Godard once remarked that the best film on Auschwitz is one that unfolds in the house of one of the prison guards. Jayasundara’s film comes very close to that. It is more interested in what the war has done than the war itself. The focus of the film is the indelible scars a war leaves on its land and its people. The people in The Forsaken Land are those who have not been able to get rid of the inertia of fear and instability triggered by the war. They have resorted to nihilism, indulging themselves in superficial relationships and casual sex, perhaps in a belief that this state of peace is only transitory and there is no escape from the war. Like the fortunate turtle, which Batti finds, that escapes the claws of the vulture for a brief period of time, like that fish out of water waiting for the rain to pull it back into its routine, these people are merely waiting for fate to sweep them along and out of this limbo.

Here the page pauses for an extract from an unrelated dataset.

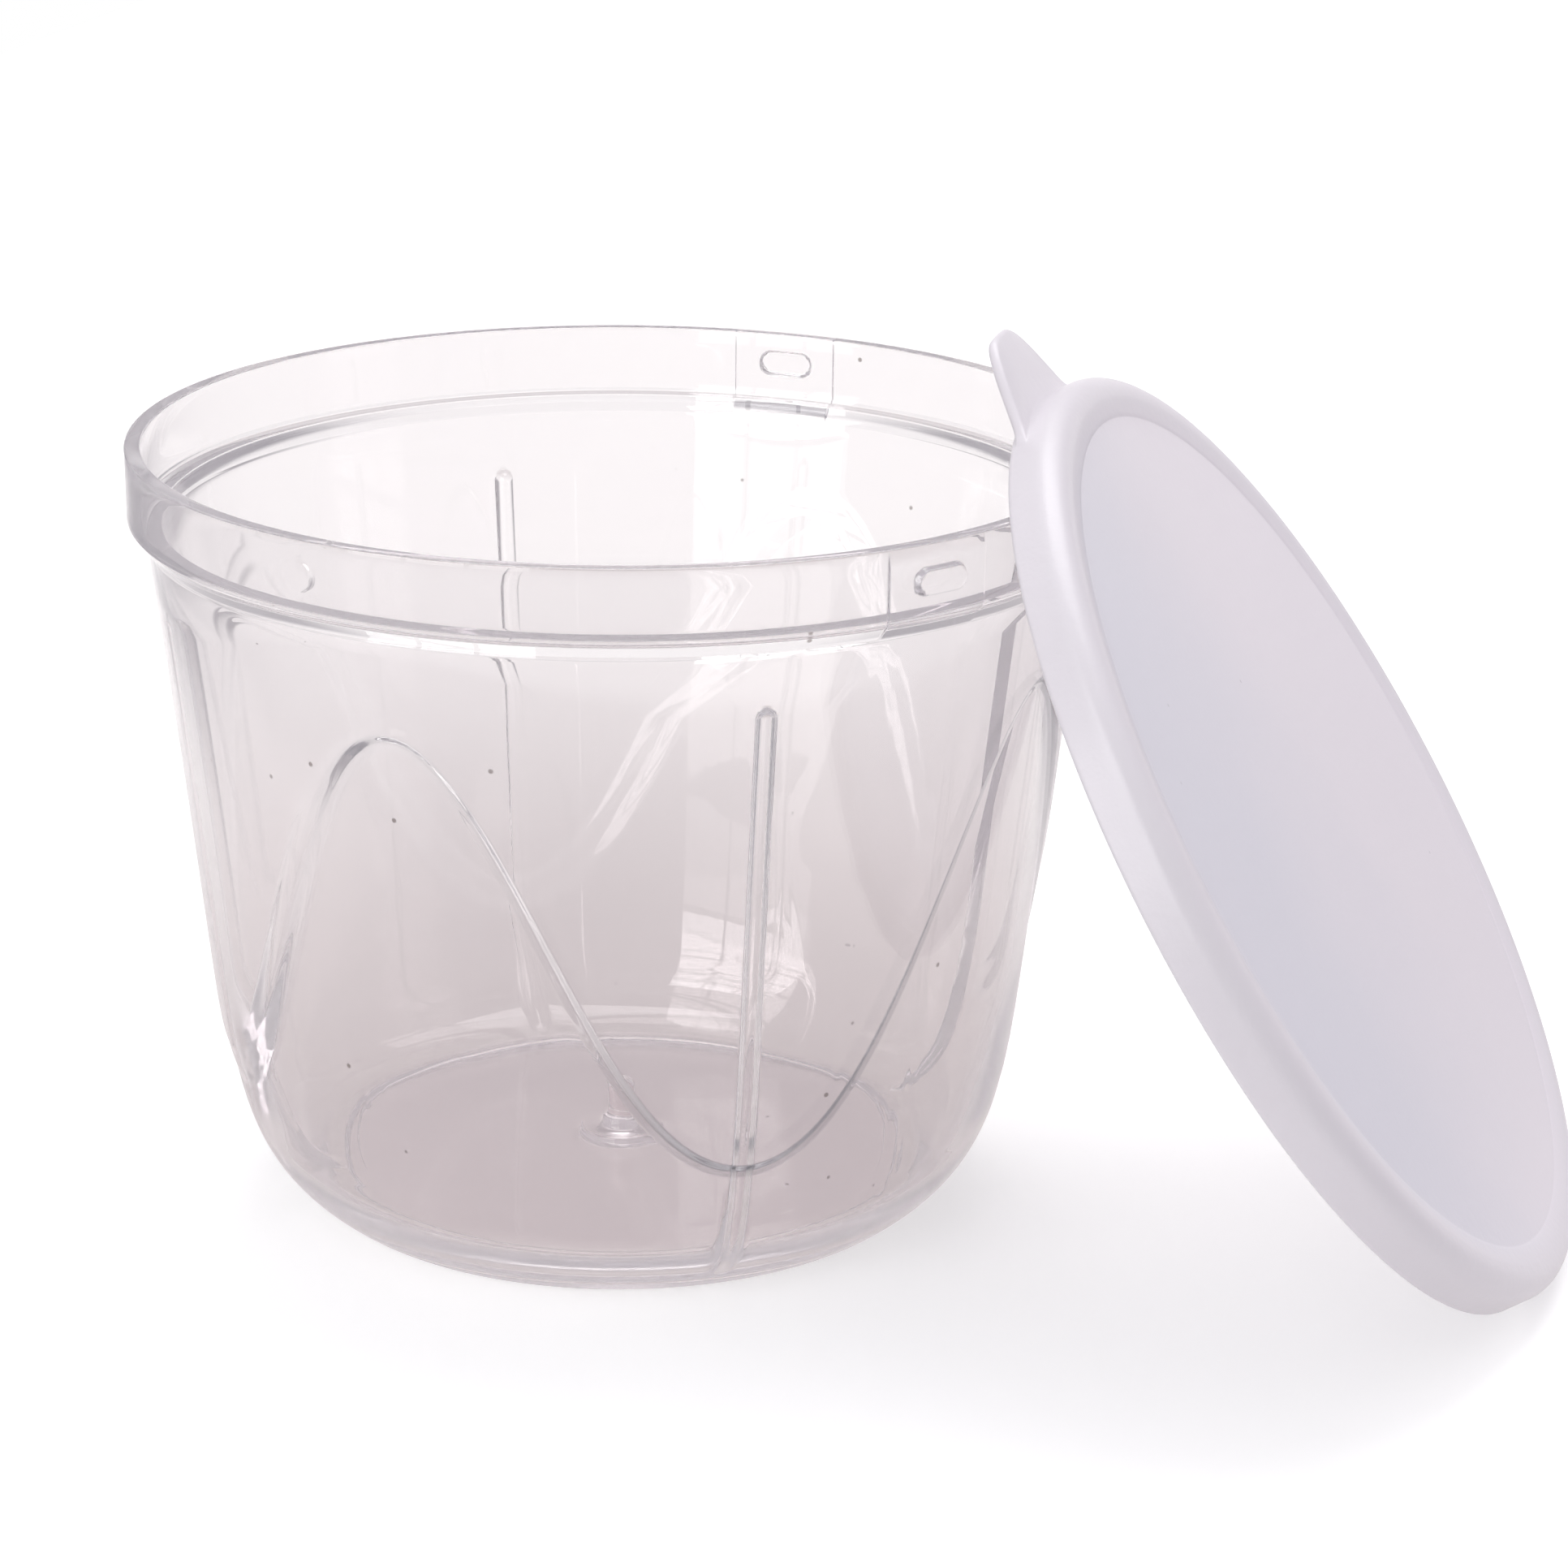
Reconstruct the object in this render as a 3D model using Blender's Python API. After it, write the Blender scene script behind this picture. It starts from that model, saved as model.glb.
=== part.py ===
"""Bowl and storage lid of a manual food chopper, each a single moulding, with the lid leaning on the bowl.

Sizes are in millimetres and angles in degrees. MM turns a size into the metres of the scene. A mesh here is a
stack of rings round its own z axis, closed by a point on the axis at each end, so each piece is one solid.
"""
import bpy
import numpy as np

MM = 0.001

# Bowl: the height, the collar that the lids fit on, and the wall under it
HEIGHT = 104.1
COLLAR_RADIUS = 65.0
COLLAR_WALL = 2.15
COLLAR_HEIGHT = 9.3
COLLAR_STEP = 2.05
CHAMFER_HEIGHT = 2.8
RIM_ROUND = 0.5
WALL = 2.6
WALL_DRAFT = 0.1316
WALL_CURVE = 0.00028
TUCK = 10.1
TUCK_LENGTH = 7.0

# Bowl: the floor and the ring that it stands on
FLOOR_HEIGHT = 3.6
FLOOR_RADIUS = 37.4
FLOOR_BEND_TOP = 13.0
RING_WIDTH = 1.9
RING_HEIGHT = 1.2
RING_ROUND = 0.4

# Bowl: the wave, a step in the outside of the wall, with a rib inside behind each trough
WAVES = 4
WAVE_MIDDLE = 47.6
WAVE_SWING = 28.9
WAVE_SHARPNESS = 2.7
WAVE_BAND = 2.8
WAVE_STEP = 0.9

# Bowl: the ribs inside the wall
RIB_ANGLE = -56.6
RIB_TOP = 84.6
RIB_TOP_SLOPE = 1.4
RIB_FOOT = 4.0
RIB_FOOT_SLOPE = 4.0
RIB_WIDTH = 2.9
RIB_CREST = 1.9
RIB_DEPTH = 1.7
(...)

And Jayasundara’s film proficiently shows us how such a precarious situation can prompt a human being to shed all the values he/she holds dear. By actually presenting the insanity that happens during a period of ceasefire, in the form of tortures and custody killings, as grotesque, brutal and indigestible, Jayasundara’s film indirectly questions the absurdity of justifying the very same routines during the war as acts of glory and honour.